Once the ship positions at the proper distance from the buoy field, it engages and shoots at the virtual target. The actual ordnance then falls into this buoy field, which in turn triangulates the point of impact. The IMPASS (Integrated Maritime Acoustic Scoring And Simulator) buoy system is equipped with Global Positioning System (GPS) sensors that enable the accurate triangulation of the rounds. For these initial demonstration trials, one computer provides feedback on accuracy while a second computer is used within the ship to help with the training. In the future, a satellite uplink will potentially allow over-the-horizon operations.
As communications and satellite technology has advanced, the natural evolutionary development of weapons systems has advanced along with it. VAST is a logical next step in leveraging that technology to better train the crews of ships and aircraft that will ultimately deploy these weapons in battle.
The Air Force's 46th Test Wing used other existing systems to measure the effectiveness and accuracy of the VAST buoys during the exercise. The older systems have initially validated the emerging technology. "While the results are preliminary, the data looks promising. We're encouraged by the capability this system brings to our testing efforts and to our pilots. It's exciting to think that we'll be able to use this portable system and convert these wide open spaces to valuable testing areas," said Col. Dennis F. Sager, of Seattle, Wash., who is the commanding officer of the 46th Test Wing.
Another key advantage of VAST is its training versatility. Rather than continuously firing on a static, predictable bombing range, the presentation viewed by the warfighter can be manipulated to more closely resemble the type of terrain or target, which operators face in battle.
As the system develops, planners hope to incorporate models closely resembling geographic areas of interest.

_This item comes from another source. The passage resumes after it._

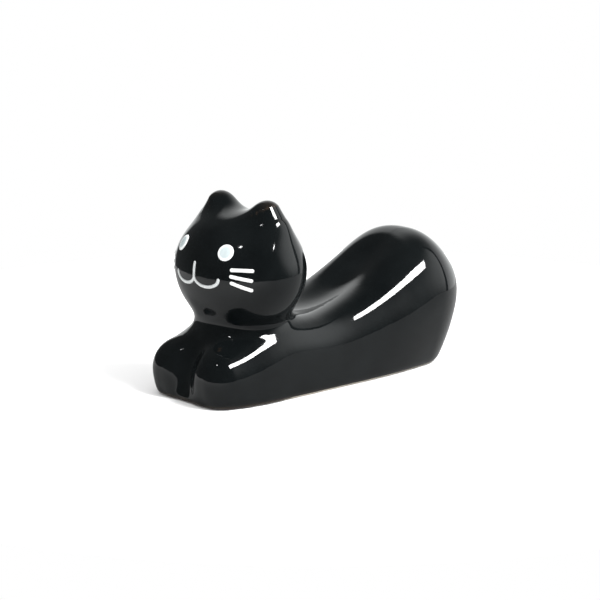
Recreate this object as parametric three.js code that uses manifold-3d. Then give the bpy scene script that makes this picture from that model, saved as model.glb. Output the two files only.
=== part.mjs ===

While Navy officials are initially encouraged by these preliminary results, more testing is planned. Provided the concept continues to prove successful over the next six-month evaluation period, the Navy plans to invest in as many as 10 additional systems by the end of FY03. There are currently three in the Navy's inventory being tested.
Finally, VAST offers savings in time, logistical considerations and money when compared to live-fire ranges. Navy ships, for example, must typically travel hundreds of miles to practice Naval Gun Fire Support using live-fire ranges. This system shaves days off transiting to and from these ranges. These savings can then allow more time for crews to focus on other critical prerequisites to deploying, including other necessary training, as well as equipment maintenance and repair.
While it offers distinct advantages over other training options, VAST is designed to supplement the available ranges used by the Navy, including ranges still required for coordinated battle group training. These types of innovations will continue to enhance the way Sailors train and prepare for combat.
"This is exciting new technology and we're encouraged with the results of joint Navy and Air Forces testing," said Adm. Robert J. Natter, Commander, U.S. Atlantic Fleet. "VAST also provides tremendous flexibility in that we can train effectively wherever there is sufficient ocean space.
VAST's initial testing results are positive and we see clear potential for joint Navy, Marine Corps and Air Force use of this system. Ultimately, VAST will help us further enhance the combat readiness of our ships and aircraft."